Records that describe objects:
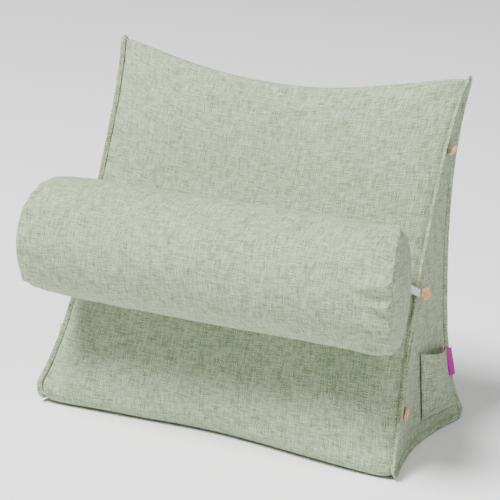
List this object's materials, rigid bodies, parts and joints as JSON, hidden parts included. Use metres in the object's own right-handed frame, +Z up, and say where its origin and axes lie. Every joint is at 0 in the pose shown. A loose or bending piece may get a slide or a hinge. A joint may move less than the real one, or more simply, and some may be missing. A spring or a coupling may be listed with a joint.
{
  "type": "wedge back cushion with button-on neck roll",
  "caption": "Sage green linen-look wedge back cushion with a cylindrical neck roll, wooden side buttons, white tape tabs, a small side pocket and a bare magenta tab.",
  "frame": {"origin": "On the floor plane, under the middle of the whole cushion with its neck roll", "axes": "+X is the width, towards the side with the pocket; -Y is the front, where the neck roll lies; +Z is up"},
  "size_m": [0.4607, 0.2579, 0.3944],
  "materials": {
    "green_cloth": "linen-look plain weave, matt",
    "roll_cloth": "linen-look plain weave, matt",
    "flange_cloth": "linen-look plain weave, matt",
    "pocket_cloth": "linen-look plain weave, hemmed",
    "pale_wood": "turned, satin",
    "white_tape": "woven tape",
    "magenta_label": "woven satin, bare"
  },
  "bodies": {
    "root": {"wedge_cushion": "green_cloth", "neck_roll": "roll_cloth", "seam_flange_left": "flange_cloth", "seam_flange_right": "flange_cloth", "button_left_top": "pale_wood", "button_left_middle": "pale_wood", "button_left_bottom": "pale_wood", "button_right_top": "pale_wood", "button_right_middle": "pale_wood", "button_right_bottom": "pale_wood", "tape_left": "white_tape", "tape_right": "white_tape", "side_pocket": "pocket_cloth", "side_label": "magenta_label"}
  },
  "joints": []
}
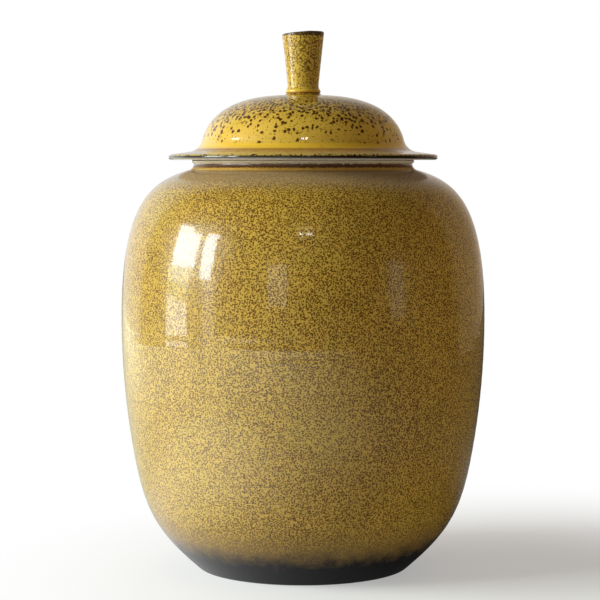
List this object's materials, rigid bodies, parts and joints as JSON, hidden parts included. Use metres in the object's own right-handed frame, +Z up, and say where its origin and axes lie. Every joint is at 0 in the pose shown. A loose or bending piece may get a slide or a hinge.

→ Required work
All entries must be repeated verbatim.

→ Written response
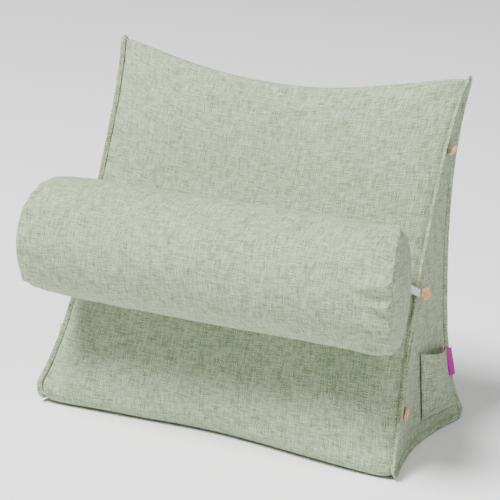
List this object's materials, rigid bodies, parts and joints as JSON, hidden parts included. Use metres in the object's own right-handed frame, +Z up, and say where its origin and axes lie. Every joint is at 0 in the pose shown. A loose or bending piece may get a slide or a hinge. A joint may move less than the real one, or more simply, and some may be missing. A spring or a coupling may be listed with a joint.
{
  "type": "wedge back cushion with button-on neck roll",
  "caption": "Sage green linen-look wedge back cushion with a cylindrical neck roll, wooden side buttons, white tape tabs, a small side pocket and a bare magenta tab.",
  "frame": {"origin": "On the floor plane, under the middle of the whole cushion with its neck roll", "axes": "+X is the width, towards the side with the pocket; -Y is the front, where the neck roll lies; +Z is up"},
  "size_m": [0.4607, 0.2579, 0.3944],
  "materials": {
    "green_cloth": "linen-look plain weave, matt",
    "roll_cloth": "linen-look plain weave, matt",
    "flange_cloth": "linen-look plain weave, matt",
    "pocket_cloth": "linen-look plain weave, hemmed",
    "pale_wood": "turned, satin",
    "white_tape": "woven tape",
    "magenta_label": "woven satin, bare"
  },
  "bodies": {
    "root": {"wedge_cushion": "green_cloth", "neck_roll": "roll_cloth", "seam_flange_left": "flange_cloth", "seam_flange_right": "flange_cloth", "button_left_top": "pale_wood", "button_left_middle": "pale_wood", "button_left_bottom": "pale_wood", "button_right_top": "pale_wood", "button_right_middle": "pale_wood", "button_right_bottom": "pale_wood", "tape_left": "white_tape", "tape_right": "white_tape", "side_pocket": "pocket_cloth", "side_label": "magenta_label"}
  },
  "joints": []
}
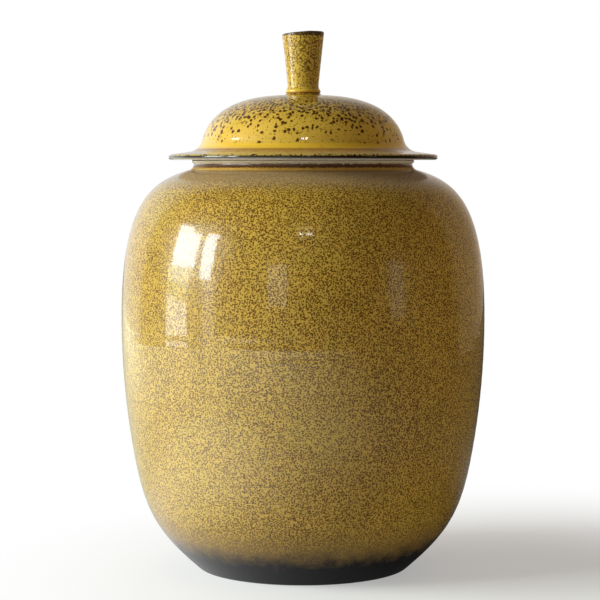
List this object's materials, rigid bodies, parts and joints as JSON, hidden parts included. Use metres in the object's own right-handed frame, +Z up, and say where its origin and axes lie. Every joint is at 0 in the pose shown. A loose or bending piece may get a slide or a hinge.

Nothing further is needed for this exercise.